The society also provides financial reimbursement for clients who lose money on account of lawyer negligence or fraud. When Vancouver lawyer Martin Wirick was caught in a massive real-estate-related fraud in 2005, the society provided 100 per cent compensation – an amount totalling $38.4 million – to Wirick’s victims. This was far more than it was required to pay by law, and it forced the society to impose special assessments on its members to finance the payouts. “We knew it was the right thing to do, to restore public confidence [in the profession],” McGee says.

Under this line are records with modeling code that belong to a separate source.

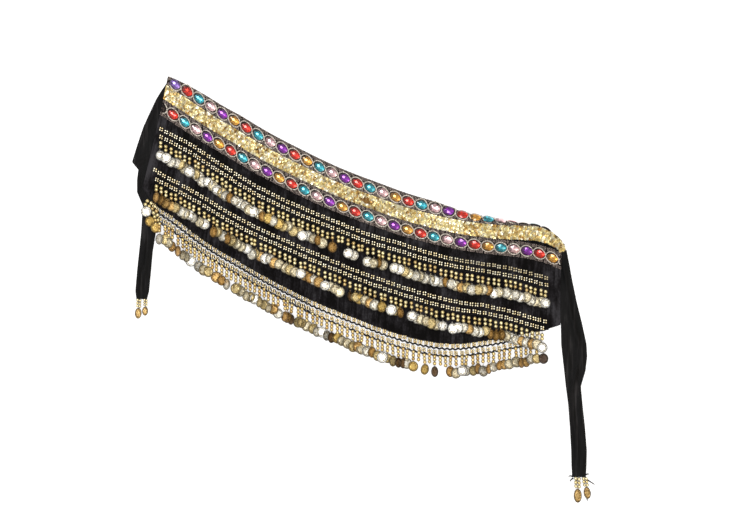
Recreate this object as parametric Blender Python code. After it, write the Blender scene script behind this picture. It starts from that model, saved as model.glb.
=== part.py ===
"""A belly dance hip scarf laid flat on a surface, in metres with +Z up.

The wearer's right end is at -X and the waist edge faces +Y. Every piece on the velvet is worked out
from the velvet's own surface, moved out. A place on that surface has two coordinates, in millimetres:
c, the X of the column of cloth where it crosses the lower row of jewels, and u, which is the distance
above that row, square to it, or below zero the drop under it.
"""

import bpy
import numpy as np

MM = 0.001
GAP = 0.3
LOOSE_GAP = 0.6

# Walls and heights off what a piece lies on.
VELVET = 1.8
RIBBON = 1.6
BRAID = 1.8
JEWEL_SHOULDER = 1.2
JEWEL_CROWN = 4.2
SEQUINS = 1.2
NET = 2.6
BEADS = 5.6
COINS = 7.0
PENDANT = 2.4

# Heights over the lower jewel row, and the widths of the bands.
BRAID_FOOT = 11.2
BRAID_HEAD = 11.7
SEQUIN_WIDTH = 19.2

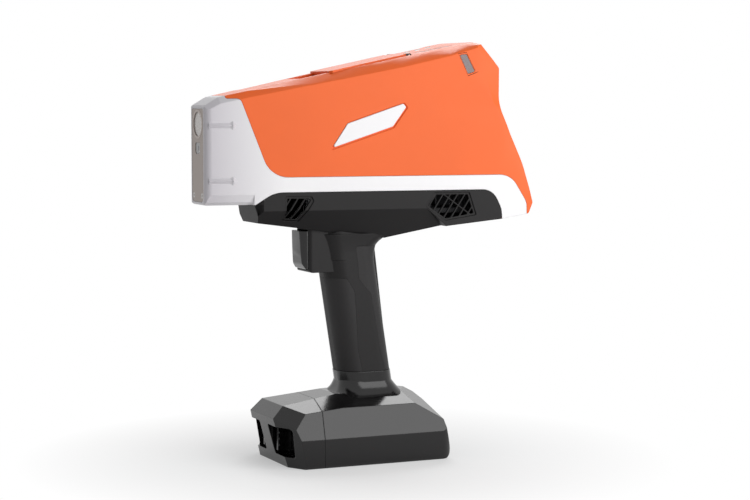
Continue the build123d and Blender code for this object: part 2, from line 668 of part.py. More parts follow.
def key(name):
    x, y, w, h, r = KEYS[name]
    cap = card(w, h, r, -2.75, 0.7, x, y)
    return PADS * (Part() + cap + card(w + 1.9, h + 1.9, r + 0.6, -3.5, -2.75, x, y))


def keypad_board():
    return PADS * Pos(0, 0, -5.5) * Box(60, 31, 1.4)


DECK_Z = 191.4           # underside of the chassis deck


# ---- measuring head ----------------------------------------------------------
def beam_block():
    body = box(NOSE_X + 6.6, -90, -12.4, 12.4, WINDOW_Z - 9, WINDOW_Z + 10)
    body -= rod((NOSE_X + 5, 0, WINDOW_Z), (-97, 0, WINDOW_Z), WINDOW_R - 0.5)
    body -= rod((-99, -4, WINDOW_Z + 2), (-89, -6, WHEEL_Z), 2.4)
    return body - rod((-99, 2, WINDOW_Z - 2), (-86, 3, WINDOW_Z - 8), 3.2)


def wheel_spot(i):
    """Place of one filter on the wheel."""
    a = math.pi + i * math.pi / 3
    return WHEEL_Y + 9.0 * math.cos(a), WHEEL_Z + 9.0 * math.sin(a)


def axial(x0, x1, y, z, radius):
    """Round bar along X."""
    return rod((x0, y, z), (x1, y, z), radius)


def filter_wheel():
    body = axial(-87.6, -86.2, WHEEL_Y, WHEEL_Z, 11.6) + axial(-86.2, -84.2, WHEEL_Y, WHEEL_Z, 1.8)
    for i in range(6):
        body -= axial(-90, -80, *wheel_spot(i), 1.9)
    return body - axial(-90, -80, WHEEL_Y, WHEEL_Z, 0.8)


def filter_foils():
    foils = Part()
    for i in range(1, 6):
        foils += axial(-87.1, -86.6, *wheel_spot(i), 1.9)
    return foils


def filter_motor():
    return axial(-83.8, -70, WHEEL_Y, WHEEL_Z, 3.2) + axial(-87.9, -83.8, WHEEL_Y, WHEEL_Z, 0.74)


TUBE_Y = -6.2
TUBE = ((-83.8, TUBE_Y, WHEEL_Z), (-44, TUBE_Y, WHEEL_Z + 4.9))


def xray_tube():
    return rod(TUBE[0], TUBE[1], 5.4) + rod((-85.2, TUBE_Y, WHEEL_Z), TUBE[0], 3.4)


def tube_clamp():
    body = box(-66, -54, -14, 1.2, WHEEL_Z - 7, WHEEL_Z + 11) + box(-66, -54, -14, -5.2, DECK_Z + 2, WHEEL_Z - 7)
    return body - rod(TUBE[0], TUBE[1], 5.4)


def detector():
    nose, neck, tail = (-82, 3, WINDOW_Z - 12.2), (-76, 3, WINDOW_Z - 14.95), (-52, 3, WINDOW_Z - 26)
    return rod(nose, (-75, 3, WINDOW_Z - 15.4), 5.6) + rod(neck, tail, 7.4)


def aiming_camera():
    body = box(NOSE_X + 2.2, NOSE_X + 10, -4.9, 4.9, CAMERA_Z - 4.7, CAMERA_Z + 5.1)
    return body + camera_pane(0.1, NOSE_X + 0.4, NOSE_X + 2.2)


# ---- electronics and frame --------------------------------------------------
def chassis_frame():
    w = lambda x: half_width(x) - 4.2
    body = slab_xy([(-96, -w(-96)), (100, -w(100)), (100, w(100)), (-96, w(-96))], DECK_Z, DECK_Z + 2)
    for x in (-25, 25, 70):
        body -= box(x - 13, x + 13, -9, 9, DECK_Z - 1, DECK_Z + 3)
    body += box(-96, -94.4, -13, 13, DECK_Z + 2, WINDOW_Z - 9)
    return body


def hv_supply():
    body = box(-32, 26, -20, 8, 194.4, 240)
    return fillet(body.edges().filter_by(Axis.Z), 3) + box(-30, 24, -18, 6, 193.4, 194.4)


def main_board():
    body = box(-16, 84, 13.4, 15, 198, 249.5)
    for x, z, lx, lz, t in ((20, 228, 24, 24, 2.2), (52, 236, 16, 16, 1.8), (50, 212, 20, 12, 1.8), (-4, 222, 10, 18, 3)):
        body += box(x - lx / 2, x + lx / 2, 15, 15 + t, z - lz / 2, z + lz / 2)
    for x in (-10, 74):
        body += box(x - 3, x + 3, 13.4, 19, 193.4, 198.4)
    return body


def heat_sink():
    body = box(-28, 38, -18, 18, 187.4, 191.4)
    for i in range(7):
        y = -16.4 + i * 5.3
        body += box(-26, 36, y, y + 1.6, 172, 187.6)
    return body


def fan_frame():
    body = box(46.5, 86.5, -20, 20, 171, 187.4) - rod((66.5, 0, 172.6), (66.5, 0, 190), 17.6)
    body -= box(56, 77, -30, 30, 174.4, 185)
    body -= box(40, 60, -8, 8, 174.4, 185)
    body += rod((66.5, 0, 171), (66.5, 0, 174.4), 3.4) + rod((66.5, 0, 174), (66.5, 0, 180.6), 1.5)
    body += box(46.5, 49.5, -18, 18, 187.2, 191.4) + box(83.5, 86.5, -18, 18, 187.2, 191.4)
    return body


def fan_rotor():
    body = rod((66.5, 0, 175), (66.5, 0, 186), 7)
    for i in range(9):
        blade = Pos(10.6, 1.2, 180.5) * Rot(0, 0, 24) * Box(12.5, 1.0, 9.6)
        body += Pos(66.5, 0, 0) * Rot(0, 0, 40 * i) * blade
    body &= rod((66.5, 0, 170), (66.5, 0, 190), 16.9)
    return body - rod((66.5, 0, 170), (66.5, 0, 181), 1.55)


# ---- write every node ----------------------------------------------------------
def save(shape, node):
    export_step(shape, "parts/" + node + ".step")


whole = handle()
PIECES = {
    "upper_cover": upper_cover(), "nose_body": nose_body(), "nose_face_plate": face_plate(),
    "face_plate_screws": face_plate_screws(), "window_ring": window_ring(),
    "window_film": window_film(),
    "aiming_camera": aiming_camera(), "blank_plates": blank_plates(),
    "side_lights": side_lights(), "top_light_bars": top_light_bars(),
    "handle_left": half(whole, -1), "handle_right": half(whole, 1), "housing_screws": housing_screws(),
    "front_vent_left": vent(FRONT_VENT, -1, 5, 5.2, -70), "front_vent_right": vent(FRONT_VENT, 1, 5, 5.2, -70),
    "rear_vent_left": vent(REAR_VENT, -1, 8, 5.4, 33, TIE), "rear_vent_right": vent(REAR_VENT, 1, 8, 5.4, 33, TIE),
    "front_grip_pad": pad(FRONT_PAD), "rear_grip_pad": pad(REAR_PAD),
    "trigger": trigger(), "trigger_switch": trigger_switch(), "trigger_spring": trigger_spring(),
    "base_housing": base_housing(), "battery_cap": battery_cap(), "latch_left": latch(-1), "latch_right": latch(1),
    "battery_case": battery_case(), "battery_cells": battery_cells(), "battery_board": battery_board(),
    "dock_contacts": dock_contacts(), "io_door": io_door(), "io_door_pin": io_door_pin(), "io_tray": io_tray(),
    "io_ports": io_ports(), "rear_panel": rear_panel(), "display_glass": display_glass(),
    "display_module": display_module(), "keypad_board": keypad_board(), "beam_block": beam_block(),
    "filter_wheel": filter_wheel(), "filter_foils": filter_foils(), "filter_motor": filter_motor(),
    "xray_tube": xray_tube(), "tube_clamp": tube_clamp(), "detector": detector(), "chassis_frame": chassis_frame(),
    "hv_supply": hv_supply(), "main_board": main_board(), "heat_sink": heat_sink(), "fan_frame": fan_frame(),
    "fan_rotor": fan_rotor(),
}
for key_name in KEYS:
    PIECES[key_name] = key(key_name)
for node_name, piece in PIECES.items():
    save(piece, node_name)
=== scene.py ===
import math

import bmesh
import bpy
from bpy.props import FloatProperty, FloatVectorProperty, PointerProperty
from bpy.types import Operator, Panel, PropertyGroup
from mathutils import Matrix, Vector


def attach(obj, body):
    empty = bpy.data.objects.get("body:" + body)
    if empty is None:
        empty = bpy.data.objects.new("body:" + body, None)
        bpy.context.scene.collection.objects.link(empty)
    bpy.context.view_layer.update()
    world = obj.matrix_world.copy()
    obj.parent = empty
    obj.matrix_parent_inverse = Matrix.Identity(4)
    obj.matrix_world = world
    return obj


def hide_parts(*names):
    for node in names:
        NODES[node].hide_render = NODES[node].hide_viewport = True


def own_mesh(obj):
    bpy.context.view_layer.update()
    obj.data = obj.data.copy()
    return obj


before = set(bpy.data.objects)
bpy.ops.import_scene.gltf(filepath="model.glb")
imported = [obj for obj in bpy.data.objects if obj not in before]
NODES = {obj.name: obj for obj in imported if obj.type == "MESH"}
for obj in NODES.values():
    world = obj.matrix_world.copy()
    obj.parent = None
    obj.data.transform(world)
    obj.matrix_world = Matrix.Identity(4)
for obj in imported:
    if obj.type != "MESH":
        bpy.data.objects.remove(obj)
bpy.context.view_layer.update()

bl_info = {
    "name": "Handheld Analyzer Dressing",
    "version": (1, 0, 0),
    "blender": (4, 5, 0),
    "location": "3D View > Sidebar > Analyzer",
    "description": "Finishes, small fittings and a studio for the handheld analyzer",
    "category": "Object",
}

MM = 0.001


# ---- sizes and colours a user may change -------------------------------------
def colour(name, text, value):
    return FloatVectorProperty(name=name, description=text, subtype="COLOR", size=3, min=0, max=1,
                               default=value)


def length(name, text, value):
    return FloatProperty(name=name, description=text, unit="LENGTH", default=value, min=0)


class CoverColours(PropertyGroup):
    orange: colour("Cover orange", "Colour of the upper cover and port door", (0.91, 0.145, 0.024))
    pearl: colour("Band white", "Colour of the band along the head", (0.89, 0.88, 0.89))
    # painted shade: the front of the nose is blended towards this darker colour, standing in for the dimmer light on
    # the nose
    nose_painted_shade: colour("Nose pearl", "Colour of the nose at its front", (0.60, 0.575, 0.61))
    black: colour("Housing black", "Colour of belly, grip and rear panel", (0.009, 0.0082, 0.0085))
    gloss: colour("Foot black", "Colour of the glossy foot, trigger and keys", (0.005, 0.0045, 0.0048))
    rubber: colour("Grip rubber", "Colour of the soft grip pads", (0.010, 0.009, 0.0095))
    plate: colour("Face plate", "Colour of the front plate", (0.26, 0.225, 0.205))


class FittingSizes(PropertyGroup):
    legend_rise: length("Legend rise", "Height of the raised key legends", 0.12 * MM)
    edge_soft: length("Edge softness", "Radius seen along moulded edges", 0.7 * MM)


class StudioLook(PropertyGroup):
    key_power: FloatProperty(name="Key light", description="Power of the large side light", default=6.3, min=0)
    fill_power: FloatProperty(name="Fill light", description="Power of the light behind the head", default=4.5, min=0)
    sky: FloatProperty(name="Room light", description="Strength of the even room light", default=0.33, min=0)


def cover_colours():
    return bpy.context.scene.analyzer_colours


def fitting_sizes():
    return bpy.context.scene.analyzer_fittings


# ---- shader writing -----------------------------------------------------------
class Wire:
    """A value socket that takes part in sums."""

    def __init__(self, book, socket):
        self.book, self.socket = book, socket

    def _sum(self, operation, first, second):
        node = self.book.node("ShaderNodeMath", {"operation": operation}, {0: first, 1: second})
        return Wire(self.book, node.outputs[0])

    def __add__(self, other): return self._sum("ADD", self, other)
    def __radd__(self, other): return self._sum("ADD", other, self)
    def __sub__(self, other): return self._sum("SUBTRACT", self, other)
    def __rsub__(self, other): return self._sum("SUBTRACT", other, self)
    def __mul__(self, other): return self._sum("MULTIPLY", self, other)
    def __rmul__(self, other): return self._sum("MULTIPLY", other, self)
    def __truediv__(self, other): return self._sum("DIVIDE", self, other)
    def __pow__(self, other): return self._sum("POWER", self, other)
    def __lt__(self, other): return self._sum("LESS_THAN", self, other)

    def held(self):
        node = self.book.node("ShaderNodeClamp", {}, {0: self})
        return Wire(self.book, node.outputs[0])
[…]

The point here is that the society does a great amount of behind-the-scenes work to ensure its members deal with the public in a competent and ethical manner. But those disciplinary cases remain the most visible and tangible aspect of its regulatory activities, and in the higher-profile cases the results appear to be mixed. The society did a commendable job in the case of Martin Wirick, but he readily admitted his misconduct and resigned quickly and quietly. Many other members have chosen to fight, and in some instances it looks like they have won – not stunning victories but grinding wars of attrition.
What remains to be seen is whether McGee’s new performance standards, as applied to disciplinary cases, will trump the society’s historic preoccupation with due process and short-circuit the circular and unseemly business of lawyers fighting lawyers.